Who is your ideal client?

LANCE MORGAN

We work with a wide range of clients from people who have young kids and are just starting to plan, to people who have kids who are about to graduate from high school. When people look at 529 plans, they must think about what higher education will look like 15 years from now. If you look at the cost of college and the average income, something must happen. Will there be other educational opportunities available in 15 years that don't qualify for a 529 plan? Sometimes we work with families with young kids who are trying to find a good plan that isn’t tied to a certain school. Most of our clients have seniors or juniors in high school and are realizing how expensive college is going to cost.
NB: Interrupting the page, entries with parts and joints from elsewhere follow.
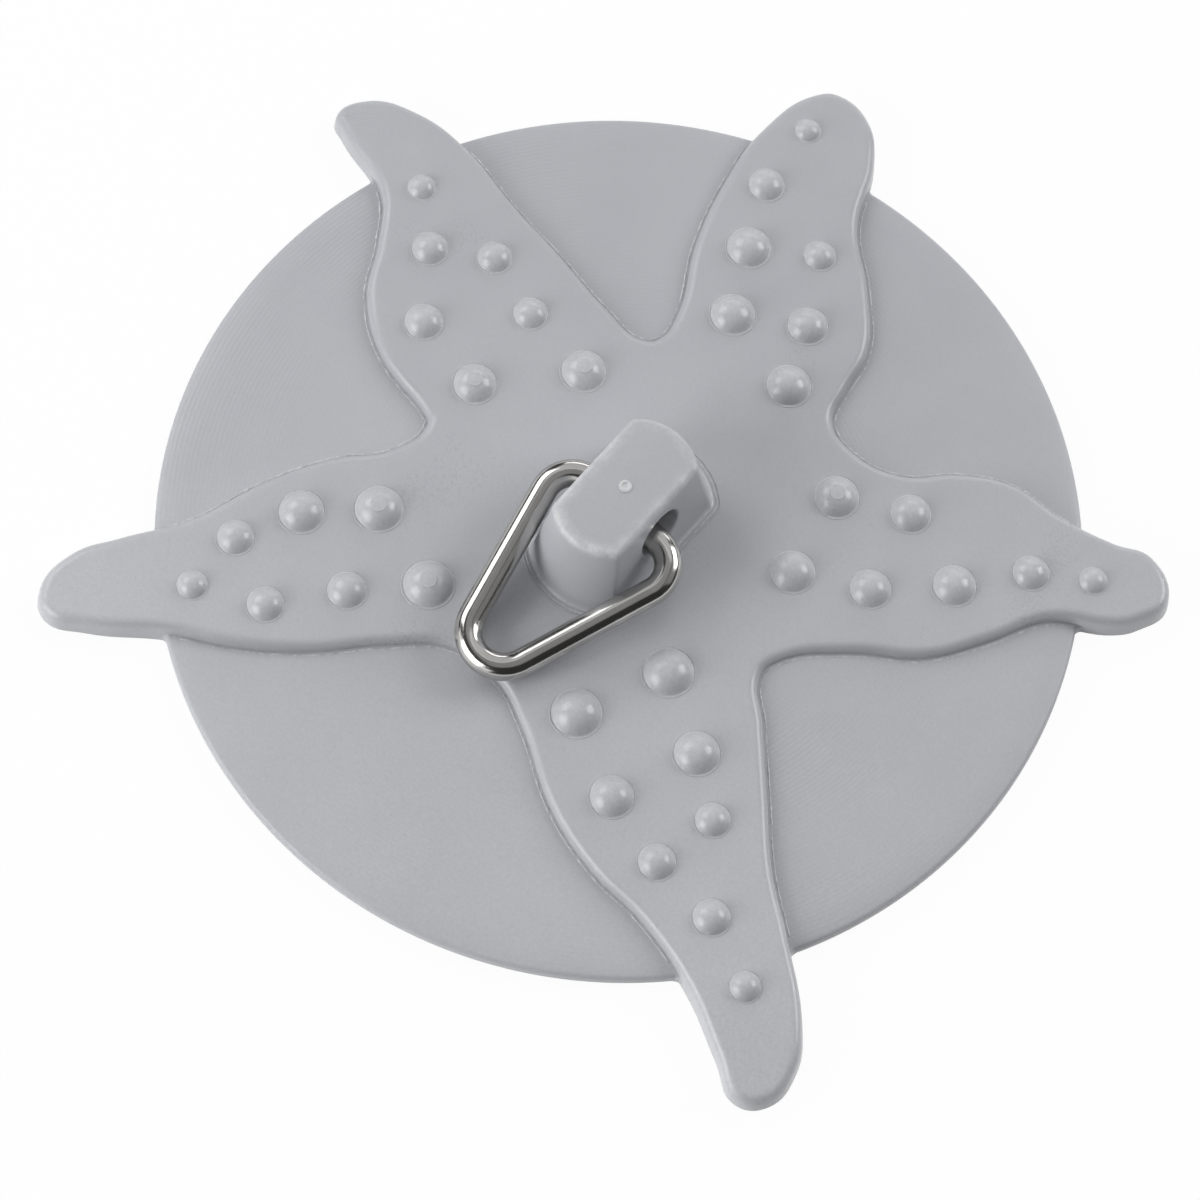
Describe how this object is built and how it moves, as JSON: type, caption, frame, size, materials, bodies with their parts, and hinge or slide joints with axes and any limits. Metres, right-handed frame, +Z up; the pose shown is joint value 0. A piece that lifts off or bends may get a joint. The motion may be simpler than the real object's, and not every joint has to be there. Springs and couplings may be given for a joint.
{
  "type": "drain stopper",
  "caption": "Flat rubber drain stopper with a raised starfish on its disc, low nubs on the arms, and a bent wire pull ring hinged through a knob in the middle.",
  "frame": {"origin": "middle of the sealing disc's flat underside", "axes": "+Z up from the flat underside towards the knob's top; X along the knob's cross hole; at rest the pull ring lies towards -Y"},
  "size_m": [0.109, 0.107, 0.0149],
  "materials": {
    "rubber": "satin",
    "ring_steel": "polished"
  },
  "bodies": {
    "stopper": {"stopper_body": "rubber"},
    "ring": {"pull_ring": "ring_steel"}
  },
  "joints": [
    {"name": "ring_swing", "type": "hinge", "parent": "stopper", "child": "ring", "pos_m": [0, -0.0003, 0.0094], "axis": [-1, 0, 0], "range_deg": [0, 198]}
  ]
}
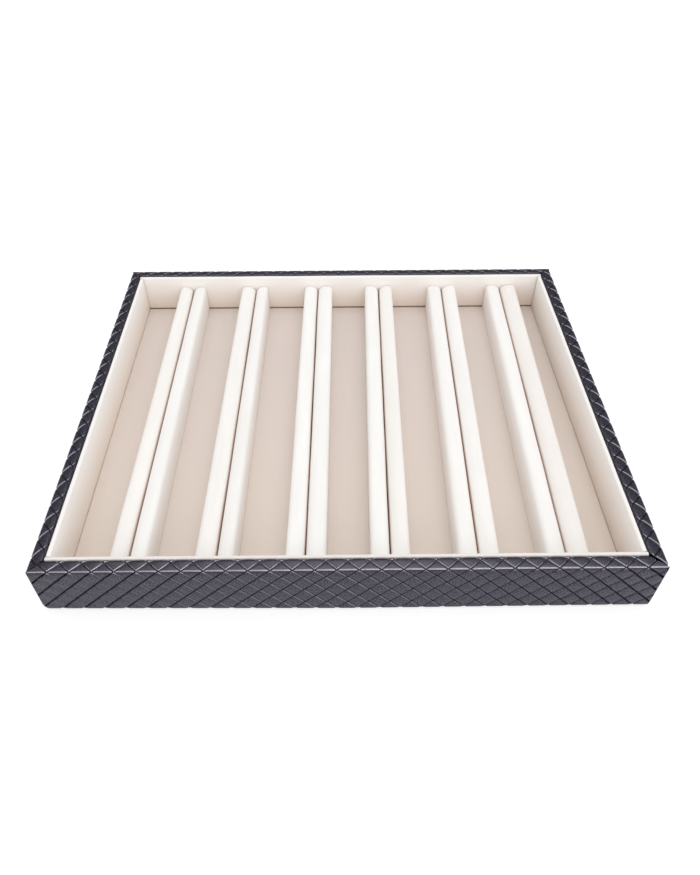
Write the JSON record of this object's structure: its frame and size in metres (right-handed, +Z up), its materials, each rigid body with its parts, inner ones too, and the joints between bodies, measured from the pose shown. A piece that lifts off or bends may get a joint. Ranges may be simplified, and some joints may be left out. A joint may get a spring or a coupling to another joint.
{
  "type": "jewellery tray",
  "caption": "Shallow open tray wrapped in embossed leatherette and lined with velvet; padded rolls hold rings in their slots, with open channels between them.",
  "frame": {"origin": "middle of the underside, on the felt's bottom face", "axes": "+X along the long side from left to right, +Y from the front to the back, +Z up out of the tray"},
  "size_m": [0.3, 0.25, 0.033],
  "materials": {
    "leatherette": "satin",
    "cream_velvet": "matte",
    "floor_velvet": "matte",
    "felt": "matte",
    "board": "matte",
    "card": "matte",
    "foam": "matte"
  },
  "bodies": {
    "root": {"base_board": "board", "floor_card": "card", "floor_velvet": "floor_velvet", "leatherette_wrap": "leatherette", "lining_card_back": "card", "lining_card_front": "card", "lining_card_left": "card", "lining_card_right": "card", "lining_velvet_back": "cream_velvet", "lining_velvet_front": "cream_velvet", "lining_velvet_left": "cream_velvet", "lining_velvet_right": "cream_velvet", "ring_roll_foam_1_left": "foam", "ring_roll_foam_1_right": "foam", "ring_roll_foam_2_left": "foam", "ring_roll_foam_2_right": "foam", "ring_roll_foam_3_left": "foam", "ring_roll_foam_3_right": "foam", "ring_roll_foam_4_left": "foam", "ring_roll_foam_4_right": "foam", "ring_roll_foam_5_left": "foam", "ring_roll_foam_5_right": "foam", "ring_roll_foam_6_left": "foam", "ring_roll_foam_6_right": "foam", "ring_roll_velvet_1_left": "cream_velvet", "ring_roll_velvet_1_right": "cream_velvet", "ring_roll_velvet_2_left": "cream_velvet", "ring_roll_velvet_2_right": "cream_velvet", "ring_roll_velvet_3_left": "cream_velvet", "ring_roll_velvet_3_right": "cream_velvet", "ring_roll_velvet_4_left": "cream_velvet", "ring_roll_velvet_4_right": "cream_velvet", "ring_roll_velvet_5_left": "cream_velvet", "ring_roll_velvet_5_right": "cream_velvet", "ring_roll_velvet_6_left": "cream_velvet", "ring_roll_velvet_6_right": "cream_velvet", "underside_felt": "felt", "wall_board_back": "board", "wall_board_front": "board", "wall_board_left": "board", "wall_board_right": "board"}
  },
  "joints": []
}
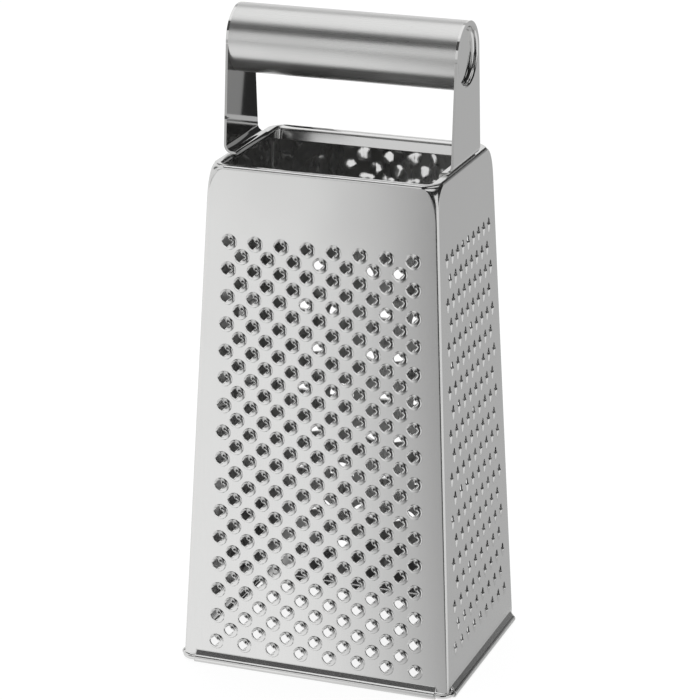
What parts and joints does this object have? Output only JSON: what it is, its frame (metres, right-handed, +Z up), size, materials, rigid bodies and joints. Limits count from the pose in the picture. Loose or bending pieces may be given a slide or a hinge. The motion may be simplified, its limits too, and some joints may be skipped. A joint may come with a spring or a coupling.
{
  "type": "box grater",
  "caption": "Four-sided tapered box grater of stainless sheet, open at top and bottom, with rolled foot hems and a round tube handle on two pressed straps.",
  "frame": {"origin": "middle of the footprint, on the surface that the grater stands on", "axes": "+Z up, +X along the handle towards the fine wall, -Y out of the medium wall"},
  "size_m": [0.1096, 0.0831, 0.245],
  "materials": {
    "body_sheet": "stainless sheet, bright rolled finish with a faint vertical grain outside and a mirror-like inside",
    "foot_wire": "bright drawn stainless wire",
    "handle_tube": "stainless tube brushed round and lengthwise, satin",
    "handle_straps": "pressed stainless sheet, semi-bright"
  },
  "bodies": {
    "root": {"front_wall_medium": "body_sheet", "right_wall_fine": "body_sheet", "back_wall_coarse": "body_sheet", "left_wall_slicer": "body_sheet", "base_wire": "foot_wire", "handle_tube": "handle_tube", "right_strap": "handle_straps", "left_strap": "handle_straps"}
  },
  "joints": []
}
A lot of families have their heads in the sand and don't want to think about how much college is going to cost. Then spring of their child’s senior year comes around and they start getting all these award letters back and they think there is no way they can pay 50 grand a year for college. If their child is excited to go to that school, they try to figure out how to make it work. We work with a lot of families who have $300,000 to $400,000 saved in 529 plans for college and we help them save money off the cost of college and reposition some of their assets.

A lot of our clients have nothing saved. Life has thrown them some curve balls and they’ve had some financial setbacks in life. Then college is around the corner, and they don’t have anything saved, so they have to figure out the smartest way to borrow. That’s how I help families and their kids pay for college.

MARIA GEFFERS

You help a lot of families. Thank you for doing that, and for sharing the unique aspect of what you do.